▸ **Exercise prompt**
Among the lines below, keep only those from the one containing "centre = bar(COLUMN, 2.0, shelf_low" through the one containing "before = set(bpy.data.objects)", and reproduce them exactly.

┌─ Data block

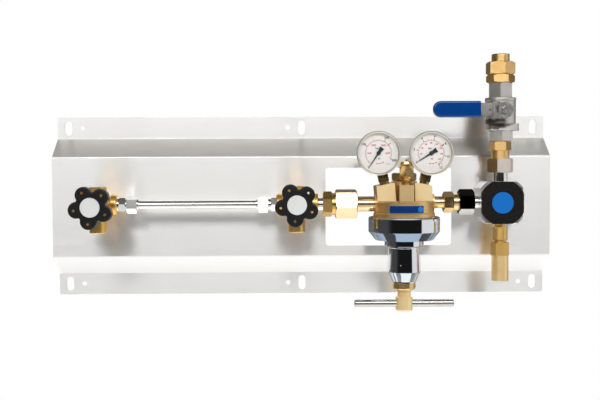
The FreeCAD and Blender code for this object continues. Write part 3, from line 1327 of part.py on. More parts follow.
def lever_sleeve():
    body = block(SLEEVE_X0, SLEEVE_X1, -SLEEVE_Y0, -SLEEVE_Y1, SLEEVE_Z0, SLEEVE_Z1)
    depth = SLEEVE_Y0 - SLEEVE_Y1
    ends = [e for e in body.Edges if abs(e.Length - depth) < 0.01 and e.CenterOfMass.x < SLEEVE_X0 + 1]
    body = body.makeFillet(SLEEVE_END_R, ends)
    rims = []
    for edge in body.Edges:
        spot = edge.CenterOfMass
        on_face = abs(spot.y + SLEEVE_Y0) < 0.01 or abs(spot.y + SLEEVE_Y1) < 0.01
        if on_face and spot.x < SLEEVE_X1 - 0.01:
            rims.append(edge)
    body = body.makeFillet(SLEEVE_EDGE, rims)
    pocket = block(LEVER_TONGUE_X - FIT, SLEEVE_X1 + 5, -LEVER_OUT - FIT, -LEVER_OUT + LEVER_T + FIT,
                   LEVER_AXIS_Z - LEVER_TONGUE_HALF - FIT, LEVER_AXIS_Z + LEVER_TONGUE_HALF + FIT)
    mouth = block(LEVER_MID_X - LEVER_MID_IN - FIT, SLEEVE_X1 + 5, -LEVER_OUT - FIT, -LEVER_OUT + LEVER_T + FIT,
                  LEVER_AXIS_Z - LEVER_MID_HALF - FIT, LEVER_AXIS_Z + LEVER_MID_HALF + FIT)
    return body.cut([pocket, mouth])


def lever_nut():
    nut = nut_bar(STEM, LEVER_NUT_FLATS, -LEVER_OUT - LEVER_NUT_T, -LEVER_OUT)
    return nut.cut(bar(STEM, STEM_THREAD_R + FIT, -LEVER_OUT - LEVER_NUT_T - 1, -LEVER_OUT + 1))


# Union

def union_body():
    shapes = [bar(COLUMN, 11.0 - FIT, END_TOP - 9.5, END_TOP + 1)]
    shapes.append(nut_bar(COLUMN, UNION_FLATS, END_TOP, UNION_HEX_TOP, UNION_TURN))
    shapes.append(bevelled(COLUMN, UNION_THREAD_R, UNION_HEX_TOP - 1, UNION_NOSE_Z, 0.8))
    return fused(shapes).cut(bar(COLUMN, BALL_BORE, END_TOP - 11, UNION_NOSE_Z + 1))


def union_nut():
    body = nut_bar(COLUMN, UNION_NUT_FLATS, UNION_HEX_TOP, UNION_NUT_TOP, UNION_NUT_TURN)
    thread = bar(COLUMN, UNION_THREAD_R + FIT, UNION_HEX_TOP - 1, UNION_NOSE_Z + TAIL_HEAD_L)
    hole = bar(COLUMN, TAIL_R + FIT, UNION_HEX_TOP, UNION_NUT_TOP + 1)
    return body.cut([thread, hole])


def union_tail():
    head = bar(COLUMN, TAIL_HEAD_R, UNION_NOSE_Z, UNION_NOSE_Z + TAIL_HEAD_L)
    shank = bevelled(COLUMN, TAIL_R, UNION_NOSE_Z + 1, TAIL_TOP, 0.5)
    bore = bar(COLUMN, BALL_BORE, UNION_NOSE_Z - 1, TAIL_TOP)
    socket = bar(COLUMN, TAIL_SOCKET_R, TAIL_TOP - TAIL_SOCKET_L, TAIL_TOP + 1)
    return fused([head, shank]).cut([bore, socket])


# Safety relief valve

def relief_body():
    top = BLOCK_Z - BLOCK_W / 2
    shapes = [bar(COLUMN, SRV_NECK_R, SRV_NECK_END - 1, top + PORT_DEPTH - 1)]
    shapes.append(bevelled(COLUMN, SRV_BODY_R, SRV_BODY_END, SRV_NECK_END, 0.9))
    shapes.append(bar(COLUMN, SRV_RING_R, SRV_RING_END, SRV_BODY_END + 1))
    shapes.append(bar(COLUMN, SRV_THREAD_R, SRV_THREAD_END, SRV_RING_END + 1))
    bore = bar(COLUMN, SRV_BORE, SRV_THREAD_END - 1, SRV_SEAT_Z)
    orifice = bar(COLUMN, SRV_ORIFICE, SRV_SEAT_Z - 1, top + PORT_DEPTH)
    return fused(shapes).cut([bore, orifice])


def relief_disc():
    low = SRV_SEAT_Z - SRV_DISC_T
    disc = bar(COLUMN, SRV_BORE - RUN_FIT, low, SRV_SEAT_Z)
    stem = bar(COLUMN, 1.8, HOOD_SHELF_Z + 3, low + 1)
    flats = [
        block(COLUMN_X + s * 4.4, COLUMN_X + s * 8, -AXIS_OUT - 8, -AXIS_OUT + 8, low - 1, SRV_SEAT_Z + 1)
        for s in (-1, 1)
    ]
    return fused([disc.cut(flats), stem])


def relief_spring():
    return coil(COLUMN, 3.4, SMALL_SPRING_WIRE, HOOD_SHELF_Z, SRV_SEAT_Z - SRV_DISC_T, 9)


def relief_hood():
    shapes = [nut_bar(COLUMN, HOOD_FLATS, HOOD_HEX_END, SRV_RING_END, HOOD_TURN, sides=8)]
    shapes.append(bar(COLUMN, HOOD_R, HOOD_END, HOOD_HEX_END + 1))
    thread = bar(COLUMN, SRV_THREAD_R + FIT, SRV_THREAD_END, SRV_RING_END + 1)
    chamber = bar(COLUMN, SRV_BORE, HOOD_SHELF_Z, SRV_THREAD_END + 1)
    shelf_low = HOOD_SHELF_Z - HOOD_SHELF_T
    vents = []
    for i in range(4):
        angle = math.radians(90 * i)
        place = z_line(COLUMN_X + 4.6 * math.cos(angle), AXIS_OUT + 4.6 * math.sin(angle))
        vents.append(bar(place, 0.9, shelf_low - 1, HOOD_SHELF_Z + 1))
    outlet = bar(COLUMN, HOOD_BORE, HOOD_END - 1, shelf_low)
    centre = bar(COLUMN, 2.0, shelf_low - 1, HOOD_SHELF_Z + 1)
    return fused(shapes).cut([thread, chamber, outlet, centre] + vents)


PIECES = [
    back_panel, panel_screws,
    valve_a_body, valve_b_body, valve_glands, valve_a_seat, valve_b_seat,
    valve_a_spindle, valve_b_spindle, valve_a_handwheel, valve_b_handwheel,
    valve_a_cap, valve_b_cap,
    link_tube, tube_studs, tube_nuts, pipe_nipples,
    inlet_adapter, inlet_nut, inlet_stem,
    regulator_body, blue_labels, body_plug, poppet, poppet_spring,
    diaphragm, main_spring, spring_plate, regulator_bonnet,
    adjusting_screw, tee_bar, lock_collar, regulator_relief,
    gauge_cases, gauge_sockets, gauge_dials, gauge_glasses,
    gauge_left_pointer, gauge_right_pointer,
    outlet_stem, outlet_nut, outlet_block, block_cap,
    swivel_nut, brass_adapter,
    ball_valve_body, ball_valve_end, seal_rings, ball, ball_stem,
    lever, lever_sleeve, lever_nut,
    union_body, union_nut, union_tail,
    relief_body, relief_disc, relief_spring, relief_hood,
]

os.makedirs("parts", exist_ok=True)
for piece in PIECES:
    shape = piece()
    shape.exportStep("parts/" + piece.__name__ + ".step")
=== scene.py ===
import math

import bmesh
import bpy
from mathutils import Matrix, Vector


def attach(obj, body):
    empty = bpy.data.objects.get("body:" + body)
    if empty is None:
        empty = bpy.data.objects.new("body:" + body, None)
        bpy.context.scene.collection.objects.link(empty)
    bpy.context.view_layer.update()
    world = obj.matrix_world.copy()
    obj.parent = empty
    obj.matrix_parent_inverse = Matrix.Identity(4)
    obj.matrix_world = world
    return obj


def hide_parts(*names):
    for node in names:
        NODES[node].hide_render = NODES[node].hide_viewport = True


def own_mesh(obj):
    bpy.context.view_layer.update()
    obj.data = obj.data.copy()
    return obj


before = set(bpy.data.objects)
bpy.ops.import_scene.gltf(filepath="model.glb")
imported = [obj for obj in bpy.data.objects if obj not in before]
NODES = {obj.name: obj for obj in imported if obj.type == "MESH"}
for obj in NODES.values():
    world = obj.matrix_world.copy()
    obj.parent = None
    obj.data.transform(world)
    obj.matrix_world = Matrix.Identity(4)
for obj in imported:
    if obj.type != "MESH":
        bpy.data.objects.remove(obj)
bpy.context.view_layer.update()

ROOT = "manifold"


def put_in_scene(obj):
    bpy.context.scene.collection.objects.link(obj)
    return obj


# Camera, fitted to the panel's corners, folds and holes

CAMERA_AT = Vector((-0.02251, -1.40184, 0.05652))
CAMERA_YAW = 0.0142202
CAMERA_PITCH = 0.0345780
CAMERA_ROLL = -0.0041812
CAMERA_FOCAL_PX = 904.244
IMAGE_W = 600
SENSOR_W = 36.0


def make_camera():
    forward = Vector((
        math.sin(CAMERA_YAW) * math.cos(CAMERA_PITCH),
        math.cos(CAMERA_YAW) * math.cos(CAMERA_PITCH),
        -math.sin(CAMERA_PITCH),
    ))
    right = Vector((math.cos(CAMERA_YAW), -math.sin(CAMERA_YAW), 0.0))
    up = right.cross(forward)
    cos_roll = math.cos(CAMERA_ROLL)
    sin_roll = math.sin(CAMERA_ROLL)
    rolled_right = right * cos_roll + up * sin_roll
    rolled_up = up * cos_roll - right * sin_roll
    data = bpy.data.cameras.new("camera")
    data.sensor_fit = "HORIZONTAL"
    data.sensor_width = SENSOR_W
    data.lens = CAMERA_FOCAL_PX / IMAGE_W * SENSOR_W
    data.clip_start = 0.01
    data.clip_end = 50.0
    obj = put_in_scene(bpy.data.objects.new("camera", data))
    turn = Matrix((rolled_right, rolled_up, -forward)).transposed().to_4x4()
    obj.matrix_world = Matrix.Translation(CAMERA_AT) @ turn
    bpy.context.scene.camera = obj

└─

▸ **Exercise solution**
    centre = bar(COLUMN, 2.0, shelf_low - 1, HOOD_SHELF_Z + 1)
    return fused(shapes).cut([thread, chamber, outlet, centre] + vents)


PIECES = [
    back_panel, panel_screws,
    valve_a_body, valve_b_body, valve_glands, valve_a_seat, valve_b_seat,
    valve_a_spindle, valve_b_spindle, valve_a_handwheel, valve_b_handwheel,
    valve_a_cap, valve_b_cap,
    link_tube, tube_studs, tube_nuts, pipe_nipples,
    inlet_adapter, inlet_nut, inlet_stem,
    regulator_body, blue_labels, body_plug, poppet, poppet_spring,
    diaphragm, main_spring, spring_plate, regulator_bonnet,
    adjusting_screw, tee_bar, lock_collar, regulator_relief,
    gauge_cases, gauge_sockets, gauge_dials, gauge_glasses,
    gauge_left_pointer, gauge_right_pointer,
    outlet_stem, outlet_nut, outlet_block, block_cap,
    swivel_nut, brass_adapter,
    ball_valve_body, ball_valve_end, seal_rings, ball, ball_stem,
    lever, lever_sleeve, lever_nut,
    union_body, union_nut, union_tail,
    relief_body, relief_disc, relief_spring, relief_hood,
]

os.makedirs("parts", exist_ok=True)
for piece in PIECES:
    shape = piece()
    shape.exportStep("parts/" + piece.__name__ + ".step")
=== scene.py ===
import math

import bmesh
import bpy
from mathutils import Matrix, Vector


def attach(obj, body):
    empty = bpy.data.objects.get("body:" + body)
    if empty is None:
        empty = bpy.data.objects.new("body:" + body, None)
        bpy.context.scene.collection.objects.link(empty)
    bpy.context.view_layer.update()
    world = obj.matrix_world.copy()
    obj.parent = empty
    obj.matrix_parent_inverse = Matrix.Identity(4)
    obj.matrix_world = world
    return obj


def hide_parts(*names):
    for node in names:
        NODES[node].hide_render = NODES[node].hide_viewport = True


def own_mesh(obj):
    bpy.context.view_layer.update()
    obj.data = obj.data.copy()
    return obj


before = set(bpy.data.objects)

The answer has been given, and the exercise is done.